Au marché des Grésillons, à Gennevilliers, où Roland Muzeau est maire-adjoint et apprécié, l'analyse est la même. Karim, employé de 35 ans, veut "d'abord donner sa chance à Hollande". Mohammed, un ouvrier qui a voté Muzeau, est quand même satisfait "tant que c'est pas la droite". Solange, 66 ans, relève qu'ici François Hollande a largement devancé Jean-Luc Mélenchon, parce que le candidat du Front de gauche "a fait peur avec ses idées irréalistes".

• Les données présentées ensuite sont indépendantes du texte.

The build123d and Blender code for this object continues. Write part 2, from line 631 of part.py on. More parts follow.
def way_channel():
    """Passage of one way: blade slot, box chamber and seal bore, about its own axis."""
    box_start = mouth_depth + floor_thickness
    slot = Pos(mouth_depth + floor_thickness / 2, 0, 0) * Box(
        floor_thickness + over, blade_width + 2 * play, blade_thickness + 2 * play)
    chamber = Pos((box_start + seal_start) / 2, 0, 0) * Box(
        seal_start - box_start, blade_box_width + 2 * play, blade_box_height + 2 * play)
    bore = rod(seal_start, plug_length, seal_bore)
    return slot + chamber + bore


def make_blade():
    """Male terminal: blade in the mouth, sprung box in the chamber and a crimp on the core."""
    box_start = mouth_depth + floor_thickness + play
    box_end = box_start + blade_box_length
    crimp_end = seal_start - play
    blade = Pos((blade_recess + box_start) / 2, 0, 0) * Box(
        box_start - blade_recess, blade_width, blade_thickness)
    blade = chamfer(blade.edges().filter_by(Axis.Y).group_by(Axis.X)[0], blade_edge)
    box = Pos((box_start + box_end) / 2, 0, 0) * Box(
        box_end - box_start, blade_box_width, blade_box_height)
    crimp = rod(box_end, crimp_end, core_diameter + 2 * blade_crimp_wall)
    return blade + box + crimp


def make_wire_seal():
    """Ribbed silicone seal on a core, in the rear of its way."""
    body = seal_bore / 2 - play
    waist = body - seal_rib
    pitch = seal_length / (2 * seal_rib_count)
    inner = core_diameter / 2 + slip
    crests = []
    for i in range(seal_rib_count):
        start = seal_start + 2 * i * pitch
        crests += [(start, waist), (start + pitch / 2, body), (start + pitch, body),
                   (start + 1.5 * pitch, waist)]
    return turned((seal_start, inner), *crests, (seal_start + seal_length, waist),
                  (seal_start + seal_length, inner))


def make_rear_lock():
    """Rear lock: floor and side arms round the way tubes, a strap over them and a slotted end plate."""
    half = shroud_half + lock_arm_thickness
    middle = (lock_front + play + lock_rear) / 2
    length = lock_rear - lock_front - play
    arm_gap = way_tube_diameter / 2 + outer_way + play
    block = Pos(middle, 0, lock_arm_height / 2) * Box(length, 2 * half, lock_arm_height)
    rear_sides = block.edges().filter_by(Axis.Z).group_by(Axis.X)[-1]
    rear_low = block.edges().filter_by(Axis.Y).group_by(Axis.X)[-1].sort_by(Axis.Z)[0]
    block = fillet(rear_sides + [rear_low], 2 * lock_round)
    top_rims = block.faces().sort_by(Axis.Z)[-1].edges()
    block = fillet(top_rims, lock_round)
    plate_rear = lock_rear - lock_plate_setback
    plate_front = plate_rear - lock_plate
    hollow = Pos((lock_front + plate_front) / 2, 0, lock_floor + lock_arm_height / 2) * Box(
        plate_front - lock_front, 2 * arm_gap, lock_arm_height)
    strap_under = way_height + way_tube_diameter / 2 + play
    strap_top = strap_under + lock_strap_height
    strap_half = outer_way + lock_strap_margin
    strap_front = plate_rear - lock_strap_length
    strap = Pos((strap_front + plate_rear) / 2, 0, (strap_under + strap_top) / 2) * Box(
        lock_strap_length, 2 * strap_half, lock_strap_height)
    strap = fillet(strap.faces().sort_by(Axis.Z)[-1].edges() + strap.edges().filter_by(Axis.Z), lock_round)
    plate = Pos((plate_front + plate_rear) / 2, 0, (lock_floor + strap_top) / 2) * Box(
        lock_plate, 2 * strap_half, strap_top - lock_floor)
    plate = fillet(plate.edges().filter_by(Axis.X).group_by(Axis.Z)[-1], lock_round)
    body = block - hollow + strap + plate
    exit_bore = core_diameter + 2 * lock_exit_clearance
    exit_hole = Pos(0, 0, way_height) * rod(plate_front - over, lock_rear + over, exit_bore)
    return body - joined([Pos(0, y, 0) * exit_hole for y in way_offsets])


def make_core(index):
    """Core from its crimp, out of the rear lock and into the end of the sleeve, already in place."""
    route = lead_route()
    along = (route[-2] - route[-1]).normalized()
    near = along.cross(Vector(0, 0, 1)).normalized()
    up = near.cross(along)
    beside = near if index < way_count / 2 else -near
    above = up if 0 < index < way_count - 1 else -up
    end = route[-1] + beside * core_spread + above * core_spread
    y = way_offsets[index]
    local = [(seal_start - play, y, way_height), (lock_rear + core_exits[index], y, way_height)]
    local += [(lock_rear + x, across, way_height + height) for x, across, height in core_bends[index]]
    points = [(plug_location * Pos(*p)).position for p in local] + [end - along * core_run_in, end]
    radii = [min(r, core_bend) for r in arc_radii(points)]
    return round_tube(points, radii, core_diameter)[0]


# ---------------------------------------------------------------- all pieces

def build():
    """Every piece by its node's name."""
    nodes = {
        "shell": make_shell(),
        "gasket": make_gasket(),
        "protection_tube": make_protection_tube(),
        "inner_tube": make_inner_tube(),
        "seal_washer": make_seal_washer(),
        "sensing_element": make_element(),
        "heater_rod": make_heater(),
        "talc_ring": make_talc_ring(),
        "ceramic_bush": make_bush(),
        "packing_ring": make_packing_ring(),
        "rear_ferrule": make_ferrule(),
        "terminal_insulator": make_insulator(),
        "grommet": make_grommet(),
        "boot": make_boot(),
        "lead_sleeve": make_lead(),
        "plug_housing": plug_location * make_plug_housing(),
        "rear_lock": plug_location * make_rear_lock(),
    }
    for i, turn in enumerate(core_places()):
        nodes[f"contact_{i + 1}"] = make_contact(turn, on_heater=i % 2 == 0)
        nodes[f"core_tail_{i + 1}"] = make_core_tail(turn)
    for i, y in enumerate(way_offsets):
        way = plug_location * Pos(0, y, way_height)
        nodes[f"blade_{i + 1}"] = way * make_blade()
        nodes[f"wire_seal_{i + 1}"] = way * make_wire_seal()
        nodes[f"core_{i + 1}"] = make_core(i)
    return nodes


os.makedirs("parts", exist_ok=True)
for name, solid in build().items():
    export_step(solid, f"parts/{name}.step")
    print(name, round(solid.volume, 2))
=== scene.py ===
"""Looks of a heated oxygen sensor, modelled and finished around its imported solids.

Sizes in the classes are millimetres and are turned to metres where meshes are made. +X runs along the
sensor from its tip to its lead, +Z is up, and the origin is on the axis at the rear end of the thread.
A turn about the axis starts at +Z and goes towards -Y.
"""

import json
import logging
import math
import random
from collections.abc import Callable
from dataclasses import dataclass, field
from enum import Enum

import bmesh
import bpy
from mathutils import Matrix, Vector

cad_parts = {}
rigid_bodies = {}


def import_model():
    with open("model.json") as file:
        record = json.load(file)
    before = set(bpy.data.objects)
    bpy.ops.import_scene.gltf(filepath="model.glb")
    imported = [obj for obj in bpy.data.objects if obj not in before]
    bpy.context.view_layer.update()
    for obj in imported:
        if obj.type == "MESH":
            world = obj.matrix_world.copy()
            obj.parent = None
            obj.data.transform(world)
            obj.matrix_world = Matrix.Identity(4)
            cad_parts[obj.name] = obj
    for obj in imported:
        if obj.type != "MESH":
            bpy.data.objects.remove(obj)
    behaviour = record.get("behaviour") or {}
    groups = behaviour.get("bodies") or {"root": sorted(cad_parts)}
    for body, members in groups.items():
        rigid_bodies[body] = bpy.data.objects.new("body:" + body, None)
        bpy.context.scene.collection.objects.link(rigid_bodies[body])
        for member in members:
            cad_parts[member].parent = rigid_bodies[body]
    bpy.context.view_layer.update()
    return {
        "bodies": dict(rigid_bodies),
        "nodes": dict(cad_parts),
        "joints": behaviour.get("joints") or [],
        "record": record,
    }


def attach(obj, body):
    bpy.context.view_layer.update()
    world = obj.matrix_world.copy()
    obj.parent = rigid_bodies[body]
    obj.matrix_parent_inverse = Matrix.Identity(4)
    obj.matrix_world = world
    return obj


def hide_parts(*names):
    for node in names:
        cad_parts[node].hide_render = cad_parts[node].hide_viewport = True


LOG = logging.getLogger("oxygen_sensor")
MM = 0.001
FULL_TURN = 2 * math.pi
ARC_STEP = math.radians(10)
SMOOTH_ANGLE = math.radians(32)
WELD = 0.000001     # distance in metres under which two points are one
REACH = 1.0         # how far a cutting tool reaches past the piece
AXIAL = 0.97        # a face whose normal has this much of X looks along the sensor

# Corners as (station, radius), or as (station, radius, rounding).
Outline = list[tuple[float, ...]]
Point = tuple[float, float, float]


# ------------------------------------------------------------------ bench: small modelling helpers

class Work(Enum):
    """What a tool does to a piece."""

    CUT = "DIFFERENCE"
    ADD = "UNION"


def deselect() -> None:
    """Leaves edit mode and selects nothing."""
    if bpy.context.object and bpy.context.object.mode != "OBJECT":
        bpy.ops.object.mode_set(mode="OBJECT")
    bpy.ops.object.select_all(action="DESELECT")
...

C'est aussi ce que pense Alexis Bachelay, le candidat PS qui a poussé Roland Muzeau à se désister : "Ici, les gens sont matures et ne votent plus communiste sans réfléchir. Ils veulent de l'efficacité, pas des promesses intenables." Selon lui, le PS a pris le relais dans les banlieues en tirant des leçons de ses défaites, pour être plus proche de la population. "Dans le gouvernement actuel, il y a des femmes, des jeunes et des personnes d'origines diverses. Désormais, on incarne le changement quand les communistes sont parfois des élus en poste depuis plus de trente ans."

Reste à savoir si le Front de gauche entamera une telle remise en cause au lendemain des législatives qui, dans les banlieues rouges comme ailleurs, s'annoncent déjà comme un échec.